Inside November’s edition of The Contributor there were articles focusing on what a “home” is, as well as several articles concerning the upcoming cold weather. Each month, the paper sports two pages dedicated to poetry.
The Contributor operates with a volunteer staff, and relies on individual donations to stay in production. “We’ve basically been operating a $3,000 organization on a $1,000 budget,” explained Wills.
The Downtown Presbyterian Church donates an office and meeting space for the newspaper.
“We’ve got a lot of people to thank,” Wills said.
According to the directors and two veteran vendors, when the publication was founded two years ago, no one thought it was going to last more than three months.

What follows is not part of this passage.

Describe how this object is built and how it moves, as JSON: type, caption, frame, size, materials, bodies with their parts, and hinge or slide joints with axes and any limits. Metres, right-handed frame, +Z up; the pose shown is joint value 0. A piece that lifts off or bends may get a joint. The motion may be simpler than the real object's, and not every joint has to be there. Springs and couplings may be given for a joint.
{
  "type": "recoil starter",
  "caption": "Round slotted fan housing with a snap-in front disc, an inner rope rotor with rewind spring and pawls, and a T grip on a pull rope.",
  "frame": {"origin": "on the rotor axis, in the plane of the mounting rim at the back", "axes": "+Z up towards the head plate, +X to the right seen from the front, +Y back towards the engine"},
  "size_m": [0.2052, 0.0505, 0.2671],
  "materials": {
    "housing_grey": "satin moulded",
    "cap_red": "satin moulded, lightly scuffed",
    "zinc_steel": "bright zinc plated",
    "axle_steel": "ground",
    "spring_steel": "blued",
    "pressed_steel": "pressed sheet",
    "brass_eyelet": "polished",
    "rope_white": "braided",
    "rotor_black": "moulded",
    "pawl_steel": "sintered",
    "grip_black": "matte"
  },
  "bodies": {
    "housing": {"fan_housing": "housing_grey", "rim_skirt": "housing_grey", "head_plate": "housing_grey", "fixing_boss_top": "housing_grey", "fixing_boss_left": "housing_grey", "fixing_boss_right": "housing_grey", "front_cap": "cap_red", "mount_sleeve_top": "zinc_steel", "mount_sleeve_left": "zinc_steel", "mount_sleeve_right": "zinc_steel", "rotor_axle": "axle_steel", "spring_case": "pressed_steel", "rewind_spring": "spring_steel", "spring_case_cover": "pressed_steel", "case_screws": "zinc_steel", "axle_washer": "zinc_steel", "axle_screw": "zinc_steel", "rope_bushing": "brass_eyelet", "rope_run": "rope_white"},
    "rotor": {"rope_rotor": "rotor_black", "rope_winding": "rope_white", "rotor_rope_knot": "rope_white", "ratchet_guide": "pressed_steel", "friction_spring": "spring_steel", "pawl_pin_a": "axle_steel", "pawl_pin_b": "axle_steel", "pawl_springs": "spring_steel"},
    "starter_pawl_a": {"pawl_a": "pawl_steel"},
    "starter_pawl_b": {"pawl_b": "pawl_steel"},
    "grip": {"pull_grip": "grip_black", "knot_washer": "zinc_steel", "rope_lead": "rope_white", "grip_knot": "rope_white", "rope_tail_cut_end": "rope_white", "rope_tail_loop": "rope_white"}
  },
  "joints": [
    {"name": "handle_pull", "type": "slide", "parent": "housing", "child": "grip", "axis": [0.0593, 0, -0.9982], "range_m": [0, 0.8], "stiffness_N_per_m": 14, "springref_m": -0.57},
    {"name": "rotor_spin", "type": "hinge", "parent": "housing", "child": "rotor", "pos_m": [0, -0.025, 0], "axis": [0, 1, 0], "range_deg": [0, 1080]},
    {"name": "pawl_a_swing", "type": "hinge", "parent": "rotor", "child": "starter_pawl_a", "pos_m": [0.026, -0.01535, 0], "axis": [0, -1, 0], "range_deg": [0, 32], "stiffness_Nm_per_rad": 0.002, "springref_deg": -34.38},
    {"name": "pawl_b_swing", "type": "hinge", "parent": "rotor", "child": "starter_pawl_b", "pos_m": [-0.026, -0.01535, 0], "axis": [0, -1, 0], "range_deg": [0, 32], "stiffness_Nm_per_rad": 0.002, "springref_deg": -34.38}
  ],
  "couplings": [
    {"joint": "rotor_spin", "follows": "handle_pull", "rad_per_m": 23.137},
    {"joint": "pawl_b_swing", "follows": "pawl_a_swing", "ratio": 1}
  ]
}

Tasha French, director and graphic designer for The Contributor, was doing design work for another publication at the time. But she knew of other street newspapers and realized Nashville needed one.

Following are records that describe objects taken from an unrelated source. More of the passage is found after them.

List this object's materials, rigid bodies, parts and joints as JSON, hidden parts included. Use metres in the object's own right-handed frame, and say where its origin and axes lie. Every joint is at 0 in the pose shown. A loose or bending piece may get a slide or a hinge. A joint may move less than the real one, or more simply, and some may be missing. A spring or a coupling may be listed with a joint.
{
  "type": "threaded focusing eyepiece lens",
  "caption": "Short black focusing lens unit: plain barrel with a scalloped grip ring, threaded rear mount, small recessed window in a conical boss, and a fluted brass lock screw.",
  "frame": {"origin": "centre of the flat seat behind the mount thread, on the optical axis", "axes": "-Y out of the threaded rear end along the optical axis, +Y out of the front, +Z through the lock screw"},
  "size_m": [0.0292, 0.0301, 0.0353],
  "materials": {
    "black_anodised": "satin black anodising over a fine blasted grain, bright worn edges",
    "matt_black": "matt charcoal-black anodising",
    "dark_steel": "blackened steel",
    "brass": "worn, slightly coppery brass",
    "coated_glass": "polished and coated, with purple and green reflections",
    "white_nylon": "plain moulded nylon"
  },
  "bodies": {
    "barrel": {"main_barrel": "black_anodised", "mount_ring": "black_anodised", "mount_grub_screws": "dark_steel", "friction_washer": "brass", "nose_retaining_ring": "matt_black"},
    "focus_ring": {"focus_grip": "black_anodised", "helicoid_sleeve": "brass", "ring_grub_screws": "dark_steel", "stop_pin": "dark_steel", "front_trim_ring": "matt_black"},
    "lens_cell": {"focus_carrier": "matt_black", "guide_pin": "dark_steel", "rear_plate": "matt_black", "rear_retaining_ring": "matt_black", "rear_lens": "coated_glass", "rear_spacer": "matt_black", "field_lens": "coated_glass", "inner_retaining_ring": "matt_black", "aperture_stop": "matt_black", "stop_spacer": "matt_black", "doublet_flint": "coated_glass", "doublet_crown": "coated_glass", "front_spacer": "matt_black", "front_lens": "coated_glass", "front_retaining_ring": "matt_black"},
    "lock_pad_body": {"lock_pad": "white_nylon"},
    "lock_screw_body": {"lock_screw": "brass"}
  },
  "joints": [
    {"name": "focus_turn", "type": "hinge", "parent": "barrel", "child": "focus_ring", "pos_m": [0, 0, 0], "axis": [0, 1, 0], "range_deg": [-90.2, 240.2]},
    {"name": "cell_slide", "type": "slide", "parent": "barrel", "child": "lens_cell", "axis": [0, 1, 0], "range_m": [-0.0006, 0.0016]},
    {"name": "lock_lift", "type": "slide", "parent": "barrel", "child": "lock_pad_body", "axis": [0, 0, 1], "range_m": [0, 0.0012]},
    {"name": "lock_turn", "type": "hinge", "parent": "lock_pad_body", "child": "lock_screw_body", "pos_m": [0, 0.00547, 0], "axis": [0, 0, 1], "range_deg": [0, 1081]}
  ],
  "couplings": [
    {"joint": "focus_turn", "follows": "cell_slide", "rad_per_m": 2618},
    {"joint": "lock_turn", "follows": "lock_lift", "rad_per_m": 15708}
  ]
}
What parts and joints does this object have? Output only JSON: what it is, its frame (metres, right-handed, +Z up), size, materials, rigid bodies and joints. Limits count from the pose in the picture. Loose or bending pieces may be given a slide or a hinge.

“I sheltered the idea for a while but then realized I had the contacts and resources and got together with some people to see if we could really make this happen,” she said.
For a while, French said, they paid for printing themselves.
“We talked to the homeless and told them about it. We started with, like, two vendors and didn’t pick up more until after about a year,” French said.
To make the paper thrive, Wills explained, the directors needed to convince three communities: the faith/activist community, which was supportive but nervous; the business community, which needed to be educated and was concerned about a new wave of pan handlers; and, of course, the homeless themselves. The latter were skeptical of the idea that they could actually sell papers to earn money.
“Not even the homeless had hope for it,” admitted Ray Ponce De Leon, who has been writing for The Contributor since the first issue, “It was a bit rough because we would lose people because they would get so frustrated.”
But, the organization has grown.
“The first year we sold about 1,000 papers a month and now we’re at about 6,000 a month. This month we printed 7,000 papers,” reported French.
As of November, the North American Street Newspaper Association (NASNA) agreed to be the fiscal sponsor for The Contributor as the paper enters into the final stages of applying for its 501(c)3 tax-deductible status, which will make it an official nonprofit organization.
Tom Wills and the rest of The Contributor staff have many other goals for the publication. Among them are to distribute 50,000 papers this year.
“If we can do that, it means we would have put (an estimated) $100,000 in the pockets of our vendors,” said Wills.
Their biggest long-term goal is to be able to hire staff that can devote time to make sure the paper gets laid out and articles organized. Also, by May, staff hopes to increase publication of The Contributor to twice per month.
“We’ve been running on a shoestring, but our goal is to make this a sustainable operation,” said Wills.